Hide and Seek’ Review

13 years ago Comments Off on Hide and Seek’ Review

I am really going to miss the good old days when pre-requisites for scary movies didn’t include creepy pale children, schizophrenics, and weird houses. Before that trend came about, movies like “Hide and Seek” didn’t have to take up valuable space in movie theaters.

To be fair, the film did feature some pretty decent acting talent. Robert DeNiro starred as a troubled psychiatrist who took his young daughter (Dakota Fanning) to the country outside New York after his wife’s suicide. A colleague and student of his, played by Famke Janssen, advised against the move, but the father felt that the change in environment would be best for his daughter.

Surprise, surprise — weird things start happening as soon as the father and daughter set foot in the country home. Surrounded by unsettling neighbors, eerie woods, and the creeks and moans of an old country home, the stage is set for the who-done-it that ensues. The daughter claims to have made a new friend, Charley, who DeNiro assumes is just an imaginary friend. But as the film continues, “Charley” leaves haunting messages for the father, all leading up to a wannabe heart-pounding conclusion.
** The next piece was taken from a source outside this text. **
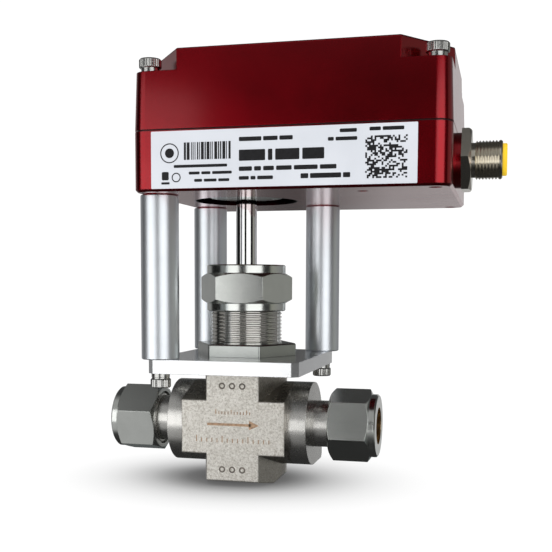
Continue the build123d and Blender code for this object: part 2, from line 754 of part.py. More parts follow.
with BuildPart() as connector_insert:
    insert_start = connector_plane(CONNECTOR_TAIL_X + 3)
    disc(insert_start, INSERT_R, CONNECTOR_END_X + INSERT_PROUD - CONNECTOR_TAIL_X - 3)
    chamfer(connector_insert.faces().sort_by(Axis.X)[-1].edges(), 0.3)
    rim = connector_plane(CONNECTOR_END_X + INSERT_PROUD)
    disc(rim, INSERT_R - 0.9, -SOCKET_DEPTH, mode=Mode.SUBTRACT)
    with BuildSketch(rim):
        with Locations((0, INSERT_R - 1.0)):
            Rectangle(1.2, 1.0)
    extrude(amount=-SOCKET_DEPTH)
    for y, z in PIN_SPOTS:
        disc(
            along_x(1, CONNECTOR_TAIL_X + 3, CONNECTOR_Y + y, CONNECTOR_Z + z),
            PIN_R + FIT,
            30,
            mode=Mode.SUBTRACT,
        )
write(connector_insert, "connector_insert")

with BuildPart() as connector_pins:
    for y, z in PIN_SPOTS:
        length = CONNECTOR_END_X - 0.6 - CONNECTOR_TAIL_X
        turned(
            along_x(1, CONNECTOR_TAIL_X, CONNECTOR_Y + y, CONNECTOR_Z + z),
            [(0, 0), (PIN_R, 0), (PIN_R, length - 0.4), (PIN_R - 0.3, length), (0, length)],
        )
write(connector_pins, "connector_pins")

# ---------------------------------------------------------------- gears
def meshed(centre, teeth, tooth_angle, other_teeth, direction):
    """Centre and tooth angle of a gear in mesh with the one given, in a direction from it."""
    reach = MODULE * (teeth + other_teeth) / 2
    spot = (centre[0] + reach * cos(direction), centre[1] + reach * sin(direction))
    angle = direction + pi - (teeth / other_teeth) * (tooth_angle - direction) - pi / other_teeth
    return spot, angle


def gear_face(teeth, tooth_angle):
    """Spur gear outline with involute flanks, in the sketch being built."""
    pitch_r = MODULE * teeth / 2
    base_r = pitch_r * cos(PRESSURE)
    root_r = pitch_r - DEDENDUM
    tip_r = pitch_r + ADDENDUM
    half_tooth = pi / (2 * teeth) - BACKLASH / (2 * pitch_r)

    def flank_angle(radius):
        pressure = acos(min(1.0, base_r / radius))
        return half_tooth + tan(PRESSURE) - PRESSURE - tan(pressure) + pressure

    def spot(radius, angle):
        return (radius * cos(angle), radius * sin(angle))

    start_r = max(base_r, root_r)
    flank_radii = [start_r + (tip_r - start_r) * step / 3 for step in range(4)]
    with BuildLine() as outline:
        for tooth in range(teeth):
            middle = tooth_angle + 2 * pi * tooth / teeth
            rising = [spot(radius, middle - flank_angle(radius)) for radius in flank_radii]
            falling = [spot(radius, middle + flank_angle(radius)) for radius in reversed(flank_radii)]
            root_in = spot(root_r, middle - flank_angle(start_r))
            root_out = spot(root_r, middle + flank_angle(start_r))
            next_middle = middle + 2 * pi / teeth
            next_root = spot(root_r, next_middle - flank_angle(start_r))
            if root_r < start_r:
                Line(root_in, rising[0])
            Spline(*rising)
            ThreePointArc(rising[-1], spot(tip_r, middle), falling[0])
            Spline(*falling)
            if root_r < start_r:
                Line(falling[-1], root_out)
            ThreePointArc(root_out, spot(root_r, middle + pi / teeth), next_root)
    return make_face(outline.line)


def gear_blank(centre, teeth, tooth_angle, z, height):
    """Toothed disc standing at height z."""
    with BuildSketch(level(z, *centre)) as outline:
        gear_face(teeth, tooth_angle)
    extrude(outline.sketch, amount=height)


OUTPUT_XY = (0.0, 0.0)
OUTPUT_TOOTH = 0.0
IDLER_XY, IDLER_TOOTH = meshed(OUTPUT_XY, OUTPUT_TEETH, OUTPUT_TOOTH, IDLER_TEETH, IDLER_ANGLE)
PINION_XY, PINION_TOOTH = meshed(IDLER_XY, IDLER_TEETH, IDLER_TOOTH, PINION_TEETH, PINION_ANGLE)
SENSOR_XY, SENSOR_TOOTH = meshed(OUTPUT_XY, OUTPUT_TEETH, OUTPUT_TOOTH, SENSOR_TEETH, SENSOR_ANGLE)
GEAR_SCREW_CIRCLE_R = 10.6
GEAR_SCREW_HEAD_R = 2.2
GEAR_SCREW_HEAD_H = 1.8

with BuildPart() as output_gear:
    gear_blank(OUTPUT_XY, OUTPUT_TEETH, OUTPUT_TOOTH, GEAR_Z[0], GEAR_H)
    disc(level(GEAR_Z[0]), HUB_R + FIT, GEAR_H, mode=Mode.SUBTRACT)
    with BuildSketch(level(GEAR_Z[0])):
        with PolarLocations(GEAR_SCREW_CIRCLE_R, 3, start_angle=30):
            Circle(1.25 + FIT)
        with PolarLocations(17.0, 6, start_angle=0):
            Circle(2.8)
    extrude(amount=GEAR_H, mode=Mode.SUBTRACT)
    with BuildSketch(level(GEAR_Z[1])):
        with PolarLocations(GEAR_SCREW_CIRCLE_R, 3, start_angle=30):
            Circle(GEAR_SCREW_HEAD_R + FIT)
    extrude(amount=-GEAR_SCREW_HEAD_H, mode=Mode.SUBTRACT)
write(output_gear, "output_gear")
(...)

The film, which is incredibly like “Secret Window,” steals so many of its twists from previous horror films that were actually worth seeing. For example, at one point the killer starts stabbing at a door with a bloody knife, and I think I actually heard someone say, “Didn’t they do that in ‘The Shining’?” The flashback technique is also used throughout the film, and some of the only shocking scenes come about when a man in a mask randomly shows up and wreaks havoc, something that is only partially explained.

Fanning’s performance as the young, traumatized girl is one of the only really admirable elements of the release. The word “morbid” just doesn’t quite describe her fascination with darkness, death, and putting live beetles over the end of a fishing hook and watching their insides come out. This, however, is eventually explained through the same series of twists and turns to bring the villain, or villains, to the end.

If the modern scary movie stereotype suits your interests, “Hide and Seek” is actually an acceptable film. If, however, you have come to expect more from a horror film than a two-hour long plot twist, seek your entertainment elsewhere.